Bentang Laut Kepala Burung (Bird’s Head Seascape, BHS) merupakan episentrum global perairan dangkal tropis yang memiliki keanekaragaman hayati laut dengan lebih dari 600 spesies karang dan 1.638 spesies ikan karang (Mangubhai, 2012). Kawasan seluas 22,5 juta hektar ini membentang dari Teluk Cendrawasih, Tambraw, Manokwari, Raja Ampat, Sorong, Fak-fak, hingga Kaimana.
Sebagai episentrum global keanekaragaman hayati laut dunia, lebih dari 10 MPA telah terbentuk di bentang laut ini. Pengelola MPA ini terdiri dari 3 entitas pemerintah, yaitu Kementerian Lingkungan Hidup dan Kehutanan (KLHK), Kementerian Kelautan dan Perikanan (KKP), dan Pemerintah Provinsi Papua Barat.
Dalam rangka mendukung peningkatan efektifitas pengelolaan MPA di kawasan ini, konsorsium LSM (CI, TNC, dan WWF) membentuk Blue Abadi Fund (BAF) yang beroperasi sejak tahun 2017. BAF merupakan trust fund yang mengelola endowment fund (dana abadi) dan sinking fund dimana Yayasan KEHATI berperan sebagai administrator.

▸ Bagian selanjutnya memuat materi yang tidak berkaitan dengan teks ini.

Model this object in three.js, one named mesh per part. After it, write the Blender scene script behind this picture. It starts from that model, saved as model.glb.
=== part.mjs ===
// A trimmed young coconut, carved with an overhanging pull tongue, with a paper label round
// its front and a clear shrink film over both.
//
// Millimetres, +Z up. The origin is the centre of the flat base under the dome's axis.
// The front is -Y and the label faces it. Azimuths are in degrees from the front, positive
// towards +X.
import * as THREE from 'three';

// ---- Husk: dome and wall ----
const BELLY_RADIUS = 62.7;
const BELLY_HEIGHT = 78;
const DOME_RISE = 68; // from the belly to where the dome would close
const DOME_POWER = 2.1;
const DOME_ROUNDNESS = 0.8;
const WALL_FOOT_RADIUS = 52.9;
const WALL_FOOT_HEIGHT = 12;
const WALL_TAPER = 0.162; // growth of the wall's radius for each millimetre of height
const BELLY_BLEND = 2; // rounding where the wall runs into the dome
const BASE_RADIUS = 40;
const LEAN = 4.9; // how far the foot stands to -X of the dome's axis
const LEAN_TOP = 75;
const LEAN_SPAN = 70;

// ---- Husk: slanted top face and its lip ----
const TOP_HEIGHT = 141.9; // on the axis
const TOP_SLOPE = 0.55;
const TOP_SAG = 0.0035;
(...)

Sebagai trust fund, BAF memberikan dana hibah kepada pengelola MPA yang sudah menerapkan sistem keuangan Badan Layanan Umum Daerah (BLUD), organisasi masyarakat sipil Papua, dan universitas lokal.

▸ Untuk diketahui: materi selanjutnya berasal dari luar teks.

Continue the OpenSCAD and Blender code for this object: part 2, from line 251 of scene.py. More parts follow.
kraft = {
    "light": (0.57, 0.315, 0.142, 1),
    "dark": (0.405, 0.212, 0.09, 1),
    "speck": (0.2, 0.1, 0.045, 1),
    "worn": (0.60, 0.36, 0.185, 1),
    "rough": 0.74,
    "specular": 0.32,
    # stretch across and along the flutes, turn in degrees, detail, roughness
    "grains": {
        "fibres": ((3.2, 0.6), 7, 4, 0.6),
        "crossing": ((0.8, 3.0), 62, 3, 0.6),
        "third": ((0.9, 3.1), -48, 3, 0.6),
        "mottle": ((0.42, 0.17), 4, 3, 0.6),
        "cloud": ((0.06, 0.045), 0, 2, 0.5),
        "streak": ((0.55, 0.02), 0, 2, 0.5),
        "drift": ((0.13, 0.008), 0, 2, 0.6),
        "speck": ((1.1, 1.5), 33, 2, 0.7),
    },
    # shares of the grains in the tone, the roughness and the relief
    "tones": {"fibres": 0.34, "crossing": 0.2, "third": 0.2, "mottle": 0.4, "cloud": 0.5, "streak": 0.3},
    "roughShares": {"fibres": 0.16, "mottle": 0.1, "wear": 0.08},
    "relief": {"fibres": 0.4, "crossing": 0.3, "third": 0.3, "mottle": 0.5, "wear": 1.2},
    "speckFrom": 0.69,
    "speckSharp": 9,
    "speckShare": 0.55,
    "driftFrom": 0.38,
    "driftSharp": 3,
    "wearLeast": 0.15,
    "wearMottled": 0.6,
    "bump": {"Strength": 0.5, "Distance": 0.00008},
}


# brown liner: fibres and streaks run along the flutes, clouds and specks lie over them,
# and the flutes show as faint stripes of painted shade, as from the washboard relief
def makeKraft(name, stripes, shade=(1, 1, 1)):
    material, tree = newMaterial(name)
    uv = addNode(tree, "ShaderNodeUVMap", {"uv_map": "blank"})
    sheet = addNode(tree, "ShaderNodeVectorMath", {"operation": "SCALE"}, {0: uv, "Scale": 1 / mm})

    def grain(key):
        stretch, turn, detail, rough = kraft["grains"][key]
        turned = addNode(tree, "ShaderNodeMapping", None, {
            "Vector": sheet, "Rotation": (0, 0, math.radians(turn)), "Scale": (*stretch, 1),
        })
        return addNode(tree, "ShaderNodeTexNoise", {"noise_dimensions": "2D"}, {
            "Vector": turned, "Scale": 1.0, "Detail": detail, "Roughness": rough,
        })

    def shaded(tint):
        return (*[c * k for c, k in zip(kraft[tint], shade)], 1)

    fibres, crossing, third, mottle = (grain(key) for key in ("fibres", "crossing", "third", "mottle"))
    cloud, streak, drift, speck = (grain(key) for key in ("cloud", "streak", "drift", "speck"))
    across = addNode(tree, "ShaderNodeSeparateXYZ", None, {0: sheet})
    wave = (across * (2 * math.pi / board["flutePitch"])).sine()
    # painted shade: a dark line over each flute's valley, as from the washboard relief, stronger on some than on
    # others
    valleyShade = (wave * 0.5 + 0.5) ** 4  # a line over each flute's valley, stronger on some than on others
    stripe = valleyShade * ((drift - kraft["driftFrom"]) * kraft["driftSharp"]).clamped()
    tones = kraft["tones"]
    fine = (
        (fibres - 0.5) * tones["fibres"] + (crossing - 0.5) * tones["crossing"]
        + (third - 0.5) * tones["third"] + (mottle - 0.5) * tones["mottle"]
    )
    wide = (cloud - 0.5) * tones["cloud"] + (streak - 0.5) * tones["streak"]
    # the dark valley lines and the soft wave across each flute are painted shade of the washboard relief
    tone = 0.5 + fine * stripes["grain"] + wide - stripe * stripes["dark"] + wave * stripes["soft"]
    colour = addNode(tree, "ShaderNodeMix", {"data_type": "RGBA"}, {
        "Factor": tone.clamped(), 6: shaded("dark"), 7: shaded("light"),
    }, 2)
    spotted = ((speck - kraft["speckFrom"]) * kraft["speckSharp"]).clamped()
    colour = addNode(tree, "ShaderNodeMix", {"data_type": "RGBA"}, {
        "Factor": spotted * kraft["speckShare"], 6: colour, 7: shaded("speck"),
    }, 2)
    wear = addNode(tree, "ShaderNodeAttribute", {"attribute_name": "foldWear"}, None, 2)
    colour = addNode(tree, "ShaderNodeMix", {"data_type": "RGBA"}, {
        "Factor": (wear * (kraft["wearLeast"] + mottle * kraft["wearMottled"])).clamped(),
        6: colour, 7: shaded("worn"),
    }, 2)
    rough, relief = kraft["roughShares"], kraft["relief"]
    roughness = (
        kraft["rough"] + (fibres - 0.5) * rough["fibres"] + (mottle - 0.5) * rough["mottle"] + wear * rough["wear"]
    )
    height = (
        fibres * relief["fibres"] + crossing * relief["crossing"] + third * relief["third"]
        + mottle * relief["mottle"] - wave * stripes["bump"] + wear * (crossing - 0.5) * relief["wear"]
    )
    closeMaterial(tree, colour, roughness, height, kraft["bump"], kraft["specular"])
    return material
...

Salah satu penerima dana hibah BAF adalah Universitas Papua (UNIPA) yang melakukan kajian ekologi dan sosial ekonomi. Hasil kajian UNIPA menunjukan bahwa efektifitas pengelolaan MPA di Bentang Laut Kepala Burung mengalami peningkatan, baik dengan menggunakan alat World Bank Score Card maupun E-KKP3K (sekarang menjadi EVIKA) yang dikembangkan oleh KKP. Peningkatan efektifitas pengelolaan MPA ini juga ditunjukkan dengan membaiknya kondisi kesehatan ekosistem dan kesejahteraan masyarakat pesisir.